Now, don’t get me wrong, I love a good gold detail in a home. I just couldn’t come to love it on the fireplace. The gas fireplace insert was in good shape so didn’t need to be replaced, however the gold bars at the top and bottom just did not seem to fit my style.
After painting the surround I decided to spray paint the top and bottom gold bars to flat black. I picked Krylon High Heat flat black spray paint. When picking a spray paint make sure to find one that is designed to withstand high heat. I love the look of the flat paint against the rest of the fireplace. It was so incredibly easy to use and has held up really well over the last 6 months. If you do anything, do this!

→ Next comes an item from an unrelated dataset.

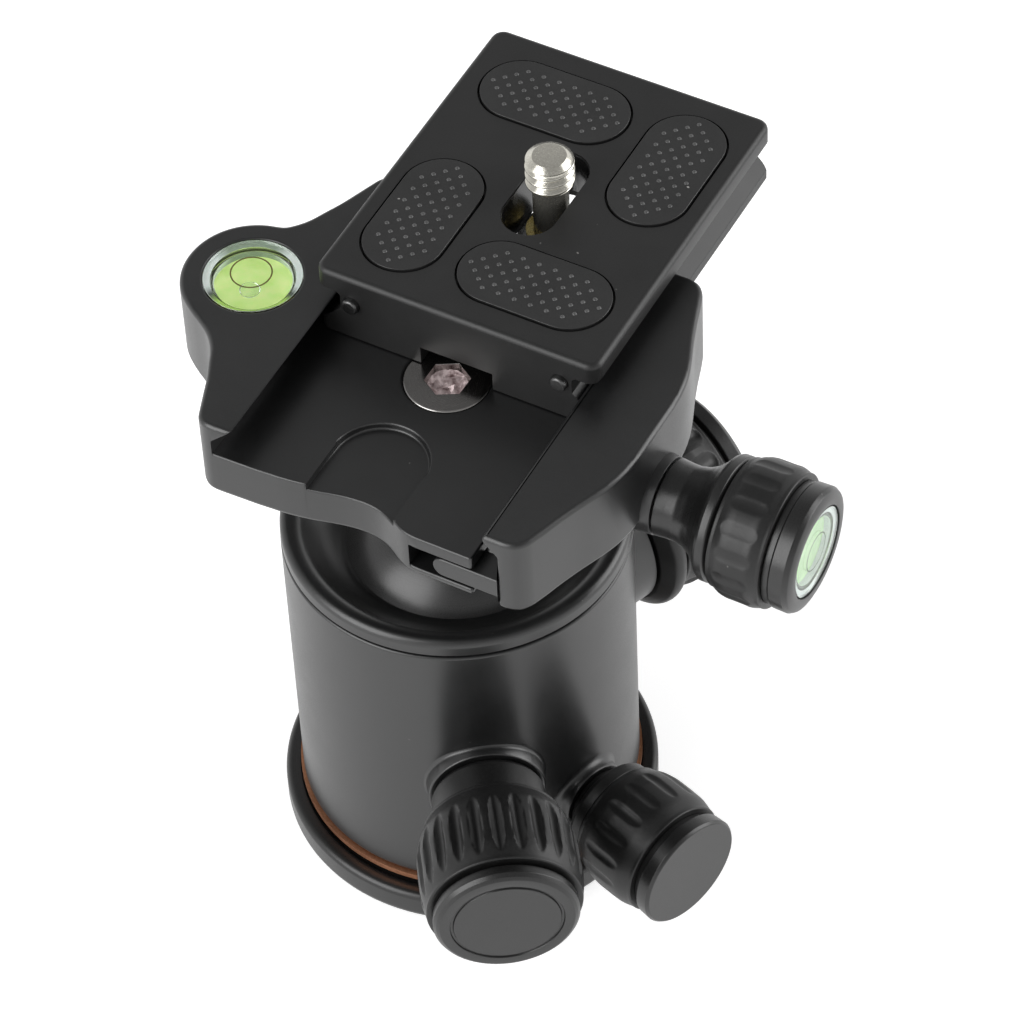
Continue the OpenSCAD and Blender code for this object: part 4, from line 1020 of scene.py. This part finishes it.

It’s an inexpensive and simple update that will give your fireplace a more modern look.
Painting the Tile
Okay…drum roll please…this is where the fireplace really comes to life. The transformation from the above picture to the one below still has me giddy. I did months of research, literally, months, before committing to painting the ceramic tile surround. Does anyone else get paralyzed by researching and not just jumping into a project? It’s. The. Worst. I finally decided that I just had to paint these darn tiles. I was taking so many evenings reading about all the different ways other people were doing it, it was actually becoming annoying. So if thats you, this is your nudge to pick up that paintbrush and tackle your project head on.
- Clean your surface first. This helps get rid of any dust or dirt that has built up. I did a deep cleaning with TSP before doing anything else.
- We did not sand the tiles for this project, but if you wanted to sand this is when you would do it. The only reason I decided not to is because I strongly dislike how much dust sanding produces!
- Caulk the edges between the ceramic tiles and the mantle surround. One lesson you can learn from us- do not use waterproof caulk (it not only repels water but also paint) – You can thank me later 🙂
- Paint! We used a brush along the edges and a small roller like this to do the tiles. When using a brush make sure it is one for edging, it will make your life so much easier. I am partial to Purdy brushes. I’ve had too many projects complicated by bristles coming off while painting and haven’t had this issue with Purdy. We used this brush for this project. We did 3 coats of Peppercorn by Sherwin Williams.
I can’t believe I waited 4 years to do this! We have had the paint on the fireplace tile for about one year now, it has held up exceptionally well. There has been one chip that was due to someone getting excited with the vacuum and knicking the tile. We were able to easily fix the spot by painting over it with a small brush.
This entire project was so fun! I can’t tell you how much I now love sitting in our living room with the fireplace on and a good book in hand. It has become a focal point in our house and visitors comment on it constantly. This budget friendly fireplace update has been one of the most impactful changes we have made in our house thus far. If you are contemplating doing this project in your home I hope this has given you the gumption to just do it!